• [TASK DETAILS]
Quote exactly, and only, the lines from the one with "if empty is" down to the one with "before = set(bpy.data.objects)", both included.

* START AVAILABLE DATA *

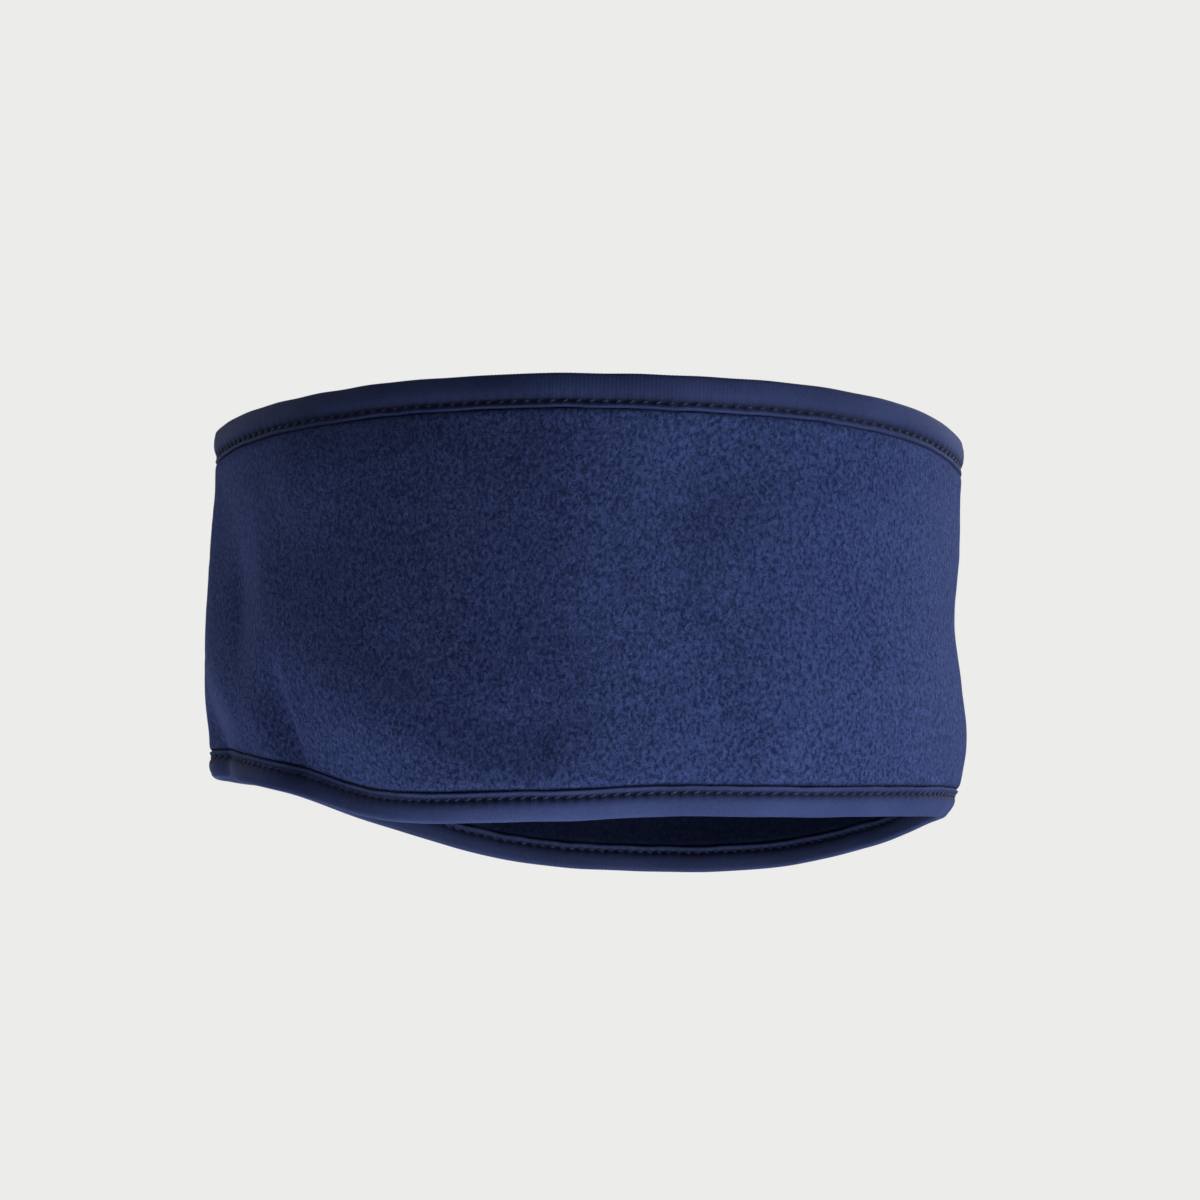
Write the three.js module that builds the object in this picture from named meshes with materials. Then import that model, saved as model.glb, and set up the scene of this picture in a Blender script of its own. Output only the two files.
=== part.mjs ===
// Ear warmer headband: one loop of brushed fleece with a folded knit binding over each rim.
//
// Millimetres. +Z runs up along the head, -X is the forehead and +X the back of the head.
// Angles go round the loop in degrees: 0 is the forehead, 90 the near ear on -Y, 180 the back
// of the head and 270 the far ear on +Y. The origin is the middle of the hollow for the head.

import * as THREE from "three";

// Driving sizes of the whole band
const bandLength = 196; // forehead to back of the head, outside
const bandWidth = 160; // ear to ear, outside
const widestSetback = 3.7; // how far the widest place lies behind the middle
const earHeight = 108; // nominal height over the ears, which the rim table divides

// Cloth and binding
const fleeceWall = 2.6; // the open fleece
const fleeceEdgeWall = 1.4; // the fleece pressed inside a binding
const bindingThickness = 0.9; // folded knit tape
const clothGap = 0.4; // clearance between two pieces of cloth
const topBindingDrop = 8.6; // how far each flap of the top binding reaches from the rim
const bottomBindingDrop = 7.2; // the same for the bottom binding

// Folds
const foldDepth = 3; // the depth that the fold table divides

// How finely the loop and its section are divided
const loopStations = 72;
const bodyRows = 9;
const rimArcSteps = 4;

// Turns rows of values into records with named columns.
function namedRows(columns, rows) {
  return rows.map((row) => Object.fromEntries(columns.map((column, index) => [column, row[index]])));
}

// The rims, a row for every 22.5 degrees. Each height is a share of earHeight, measured up or
// down from the origin's level to the outer edge of the binding.
const rimTable = namedRows(
  ["angle", "top", "bottom"],
  [
    [0, 0.478, -0.352],
    [22.5, 0.477, -0.368],
    [45, 0.478, -0.421],
    [67.5, 0.48, -0.506],
    [90, 0.473, -0.52],
    [112.5, 0.463, -0.507],
    [135, 0.456, -0.502],
    [157.5, 0.443, -0.485],
    [180, 0.425, -0.468],
    [202.5, 0.443, -0.462],
    [225, 0.456, -0.5],
    [247.5, 0.463, -0.536],
    [270, 0.473, -0.538],
    [292.5, 0.48, -0.511],
    [315, 0.478, -0.43],
    [337.5, 0.477, -0.357],
  ],
);

// The plan of the outer face at some heights. share is the height between the rims, from 0 at
// the bottom. front and back are shares of half bandLength, side of half bandWidth, and taper
// is how much narrower than an ellipse the front half is and how much fuller the back half.
const sectionTable = namedRows(
  ["share", "front", "back", "side", "taper"],
  [
    [0, 0.99, 0.934, 0.944, 0],
    [0.08, 1.002, 0.968, 0.965, 0.01],
    [0.2, 1.019, 0.993, 0.985, 0.02],
    [0.35, 1.021, 0.981, 1, 0.03],
    [0.52, 1.013, 0.965, 1.01, 0.04],
    [0.7, 1.002, 0.978, 1.01, 0.05],
    [0.9, 0.979, 0.982, 1.002, 0.06],
    [1, 0.986, 0.99, 1, 0.065],
  ],
);

// Dents and folds. angle and share are the middle of a fold. lean is its direction in degrees,
// 0 along the band towards the back of the head and 90 upwards. length, before and after are
// half sizes as shares of earHeight: along the fold, and across it to the right and to the left
// of that direction, seen from outside. depth is a share of foldDepth, positive outwards.
// sharp runs from 0, a round fold, to 1, a crease.
const foldTable = namedRows(
  ["name", "angle", "share", "lean", "length", "before", "after", "depth", "sharp"],
  [
    ["ear_trough", 117, 0.32, 107, 0.34, 0.07, 0.1, -1.05, 0],
    ["ear_dent", 117, 0.77, 86, 0.13, 0.18, 0.12, -1.1, 0.1],
    ["ear_swell", 97, 0.54, 99, 0.4, 0.08, 0.1, 0.4, 0],
    ["front_ridge", 75, 0.18, -33, 0.33, 0.15, 0.19, 1.35, 0.1],
    ["front_trough", 76, 0.33, -47, 0.19, 0.09, 0.18, -0.65, 0],
    ["rim_wedge", 89, 0.2, -102, 0.08, 0.17, 0.07, -0.7, 0.3],
    ["brow_tuck", 55, -0.17, -20, 0.27, 0.3, 0.26, -4.6, 0],
    ["brow_top", 53, 0.84, -2, 0.5, 0.14, 0.07, 0.55, 0],
    ["rim_flare", 50, -0.02, 0, 0.3, 0.07, 0.055, 1.4, 0],
    ["temple_ridge", 51, 0.77, -64, 0.14, 0.065, 0.13, 0.5, 0],
    ["temple_hollow", 28, 0.57, 111, 0.21, 0.085, 0.12, -1.1, 0],
    ["corner_crease", 42, 0.12, -50, 0.15, 0.07, 0.065, 0.8, 0.2],
    ["corner_hollow", 20, 0.04, -60, 0.15, 0.07, 0.2, -1.2, 0],
    ["far_trough", 240, 0.38, 84, 0.26, 0.08, 0.08, -0.4, 0],
    ["far_ridge", 262, 0.3, 100, 0.24, 0.08, 0.1, 0.3, 0],
    ["far_front_ridge", 301, 0.3, 35, 0.28, 0.12, 0.1, 0.45, 0],
    ["far_front_trough", 287, 0.46, 38, 0.26, 0.14, 0.14, -0.3, 0],
  ],
);

// Sizes worked out from the driving ones
const meanRadius = (bandLength + bandWidth) / 4;
const bindingInnerHalf = fleeceEdgeWall / 2 + clothGap;
const bindingOuterHalf = bindingInnerHalf + bindingThickness;
const wallMiddle = fleeceWall / 2;

// A column of a table, read between its rows on a smooth curve. key is the column that the rows
// are sorted by. With a period the table closes on itself, and otherwise it ends at both ends.
function readTable(rows, key, column, place, period = 0) {
  const rowAt = (index) => {
    const turns = period ? Math.floor(index / rows.length) : 0;
    const row = rows[THREE.MathUtils.clamp(index - turns * rows.length, 0, rows.length - 1)];
    return { key: row[key] + turns * period, value: row[column] };
  };
  const slope = (from, to) => (to.value - from.value) / (to.key - from.key);
  const lastStart = period ? rows.length - 1 : rows.length - 2;
  let index = 0;
  while (index < lastStart && place >= rowAt(index + 1).key) index += 1;
  const [before, start, end, after] = [-1, 0, 1, 2].map((step) => rowAt(index + step));
  const span = end.key - start.key;
  const t = (place - start.key) / span;
  return cubic(t, start.value, end.value, slope(before, end) * span, slope(start, after) * span);
}

// A cubic from start to end, with its slope given at both ends.
function cubic(t, start, end, startSlope, endSlope) {
  const t2 = t * t;
  const t3 = t2 * t;
  return (
    (2 * t3 - 3 * t2 + 1) * start +
    (t3 - 2 * t2 + t) * startSlope +
    (3 * t2 - 2 * t3) * end +
    (t3 - t2) * endSlope
  );
}

// An angle brought to between 0 and 360 degrees.
function wholeTurn(angle) {
  return ((angle % 360) + 360) % 360;
}

// A column of the section table at a share of the height, level past the rims.
function sectionValue(column, share) {
  return readTable(sectionTable, "share", column, THREE.MathUtils.clamp(share, 0, 1));
}

// The heights of the two rims at an angle.
function rimHeights(angle) {
  return {
    top: readTable(rimTable, "angle", "top", wholeTurn(angle), 360) * earHeight,
    bottom: readTable(rimTable, "angle", "bottom", wholeTurn(angle), 360) * earHeight,
  };
}

// How far the folds push the cloth out at an angle and a share of the height.
function foldOffset(angle, share, localHeight) {
  let offset = 0;
  for (const fold of foldTable) {
    const turn = wholeTurn(angle - fold.angle + 180) - 180;
    const across = THREE.MathUtils.degToRad(turn) * meanRadius;
    const up = (share - fold.share) * localHeight;
    const lean = THREE.MathUtils.degToRad(fold.lean);
    const along = across * Math.cos(lean) + up * Math.sin(lean);
    const aside = across * Math.sin(lean) - up * Math.cos(lean);
    const width = (aside > 0 ? fold.before : fold.after) * earHeight;
    const ends = Math.exp(-((along / (fold.length * earHeight)) ** 2));
    const sides = Math.exp(-(Math.abs(aside / width) ** (2 - fold.sharp)));
    offset += fold.depth * foldDepth * ends * sides;
  }
  return offset;
}

// The plan of the outer face, before folds: an egg, whose widest place lies behind the middle.
function planPoint(angle, share) {
  const turn = THREE.MathUtils.degToRad(angle);
  const half = bandLength / 2;
  const forward = Math.cos(turn);
  const reach =
    forward > 0
      ? half * sectionValue("front", share) + widestSetback
      : half * sectionValue("back", share) - widestSetback;
  const taper = 1 - sectionValue("taper", share) * forward;
  const side = (bandWidth / 2) * sectionValue("side", share);
  return new THREE.Vector2(widestSetback - reach * forward, -side * taper * Math.sin(turn));
}

// The direction straight out of the cloth, in plan.
function planOutward(angle, share) {
  const step = 0.05;
  const ahead = planPoint(angle + step, share);
  const behind = planPoint(angle - step, share);
  const along = ahead.sub(behind).normalize();
  return new THREE.Vector2(along.y, -along.x);
}

// A point of the cloth at an angle and a height, a distance in from the outer face.
function clothPoint(angle, height, inset) {
  const rims = rimHeights(angle);
  const localHeight = rims.top - rims.bottom;
  const share = (height - rims.bottom) / localHeight;
  const outward = planOutward(angle, share);
  const plan = planPoint(angle, share);
  plan.addScaledVector(outward, foldOffset(angle, share, localHeight) - inset);
  return new THREE.Vector3(plan.x, plan.y, height);
}

// Half a circle of section points round a rim, from the outer face to the inner one. level is
// the height of its middle, and away is 1 where it closes upwards and -1 downwards.
function rimArc(radius, level, away) {
  const points = [];
  for (let step = 0; step <= rimArcSteps; step += 1) {
    const turn = (Math.PI * step) / rimArcSteps;
    points.push([wallMiddle - radius * Math.cos(turn), level + away * radius * Math.sin(turn)]);
  }
  return points;
}

// The fleece's closed section at an angle, as [inset, height] pairs. It is thin and round
// ended inside the bindings and has its full wall between them.
function fleeceSection(angle) {
  const rims = rimHeights(angle);
  const edgeHalf = fleeceEdgeWall / 2;
  const outer = (half) => wallMiddle - half;
  const inner = (half) => wallMiddle + half;
  const lowArc = rims.bottom + bindingOuterHalf;
  const highArc = rims.top - bindingOuterHalf;
  const lowLip = rims.bottom + bottomBindingDrop + clothGap;
  const highLip = rims.top - topBindingDrop - clothGap;
  const body = [];
  for (let row = 0; row < bodyRows; row += 1) {
    body.push(lowLip + ((highLip - lowLip) * row) / (bodyRows - 1));
  }
  return [
    ...rimArc(edgeHalf, highArc, 1),
    [inner(edgeHalf), highLip],
    ...[...body].reverse().map((height) => [inner(wallMiddle), height]),
    [inner(edgeHalf), lowLip],
    ...rimArc(edgeHalf, lowArc, -1).reverse(),
    [outer(edgeHalf), lowLip],
    ...body.map((height) => [outer(wallMiddle), height]),
    [outer(edgeHalf), highLip],
  ];
}

// A binding's closed section at an angle: a U of tape that hugs the fleece's edge.
function bindingSection(angle, rim, drop) {
  const away = rim === "top" ? 1 : -1;
  const edge = rimHeights(angle)[rim];
  const arcLevel = edge - away * bindingOuterHalf;
  const lip = edge - away * drop;
  const outline = [
    ...rimArc(bindingOuterHalf, arcLevel, away),
    [wallMiddle + bindingOuterHalf, lip],
    [wallMiddle + bindingInnerHalf, lip],
    ...rimArc(bindingInnerHalf, arcLevel, away).reverse(),
    [wallMiddle - bindingInnerHalf, lip],
    [wallMiddle - bindingOuterHalf, lip],
  ];
  return rim === "top" ? outline : outline.reverse();
}

// Carries a closed section round the whole loop and closes the skin on itself.
function loopGeometry(sectionAt) {
  const positions = [];
  const indices = [];
  let points = 0;
  for (let station = 0; station < loopStations; station += 1) {
    const angle = (360 * station) / loopStations;
    const section = sectionAt(angle);
    points = section.length;
    for (const [inset, height] of section) positions.push(...clothPoint(angle, height, inset));
  }
  for (let station = 0; station < loopStations; station += 1) {
    const next = (station + 1) % loopStations;
    for (let point = 0; point < points; point += 1) {
      const after = (point + 1) % points;
      const [a, b] = [station * points + point, next * points + point];
      const [c, d] = [next * points + after, station * points + after];
      indices.push(a, b, c, a, c, d);
    }
  }
  const geometry = new THREE.BufferGeometry();
  geometry.setAttribute("position", new THREE.Float32BufferAttribute(positions, 3));
  geometry.setIndex(indices);
  geometry.computeVertexNormals();
  return geometry;
}

// Finishes
const navyFleece = new THREE.MeshStandardMaterial({ color: 0x26335f, roughness: 0.96, metalness: 0 });
const navyBinding = new THREE.MeshStandardMaterial({ color: 0x2c3866, roughness: 0.85, metalness: 0 });

function piece(name, sectionAt, material) {
  const mesh = new THREE.Mesh(loopGeometry(sectionAt), material);
  mesh.name = name;
  return mesh;
}

const headband = new THREE.Group();
headband.add(
  piece("fleece_band", fleeceSection, navyFleece),
  piece("top_binding", (angle) => bindingSection(angle, "top", topBindingDrop), navyBinding),
  piece("bottom_binding", (angle) => bindingSection(angle, "bottom", bottomBindingDrop), navyBinding),
);

export default headband;
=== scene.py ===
# Ear warmer headband: a loop of brushed navy fleece, a folded knit tape over each rim and the
# thread that holds the tapes.
#
# Metres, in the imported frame. +Z runs up along the head, -X is the forehead and +X the back of
# the head. Angles go round the loop in degrees: 0 is the forehead, 90 the near ear on -Y, 180
# the back of the head and 270 the far ear on +Y.

import math

import bpy
import numpy as np
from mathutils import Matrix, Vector


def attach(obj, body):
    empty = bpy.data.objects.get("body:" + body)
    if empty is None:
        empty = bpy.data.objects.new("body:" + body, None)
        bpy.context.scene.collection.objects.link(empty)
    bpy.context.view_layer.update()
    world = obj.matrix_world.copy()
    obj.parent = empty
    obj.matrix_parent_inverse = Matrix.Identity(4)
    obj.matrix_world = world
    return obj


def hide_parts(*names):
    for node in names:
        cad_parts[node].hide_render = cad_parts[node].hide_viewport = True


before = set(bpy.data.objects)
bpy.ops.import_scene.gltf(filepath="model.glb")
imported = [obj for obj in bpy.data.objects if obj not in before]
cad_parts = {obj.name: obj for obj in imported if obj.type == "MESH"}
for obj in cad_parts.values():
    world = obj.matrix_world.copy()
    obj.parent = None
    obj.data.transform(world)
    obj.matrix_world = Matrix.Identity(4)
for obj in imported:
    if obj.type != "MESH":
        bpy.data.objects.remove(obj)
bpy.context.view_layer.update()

millimetre = 0.001

# Driving sizes of the whole band
band_length = 0.196  # forehead to back of the head, outside
band_width = 0.160  # ear to ear, outside
widest_setback = 0.0037  # how far the widest place lies behind the middle
ear_height = 0.108  # nominal height over the ears, which the rim table divides

# Cloth and tape. The tape lies closer to the fleece than the solids' gap lets them.
fleece_wall = 2.6 * millimetre
fleece_edge_wall = 1.4 * millimetre  # the fleece pressed inside a tape
tape_thickness = 0.7 * millimetre
cloth_gap = 0.05 * millimetre
top_drop = 8.6 * millimetre  # how far each flap of the top tape reaches from the rim
bottom_drop = 7.2 * millimetre  # the same for the bottom tape
fold_depth = 3 * millimetre  # the depth that the fold tables divide

# Sizes worked out from the driving ones
mean_radius = (band_length + band_width) / 4
tape_inner_half = fleece_edge_wall / 2 + cloth_gap
tape_outer_half = tape_inner_half + tape_thickness
wall_middle = fleece_wall / 2

# The camera of the photograph
camera_azimuth = 12
camera_elevation = -7.4
camera_distance = 1.0
camera_lens = 116.64
camera_sensor = 36
camera_shift = (0.01133, 0.02275)
camera_range = (0.01, 30)


# Tables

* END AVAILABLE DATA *

• [ANSWER]
    if empty is None:
        empty = bpy.data.objects.new("body:" + body, None)
        bpy.context.scene.collection.objects.link(empty)
    bpy.context.view_layer.update()
    world = obj.matrix_world.copy()
    obj.parent = empty
    obj.matrix_parent_inverse = Matrix.Identity(4)
    obj.matrix_world = world
    return obj


def hide_parts(*names):
    for node in names:
        cad_parts[node].hide_render = cad_parts[node].hide_viewport = True


before = set(bpy.data.objects)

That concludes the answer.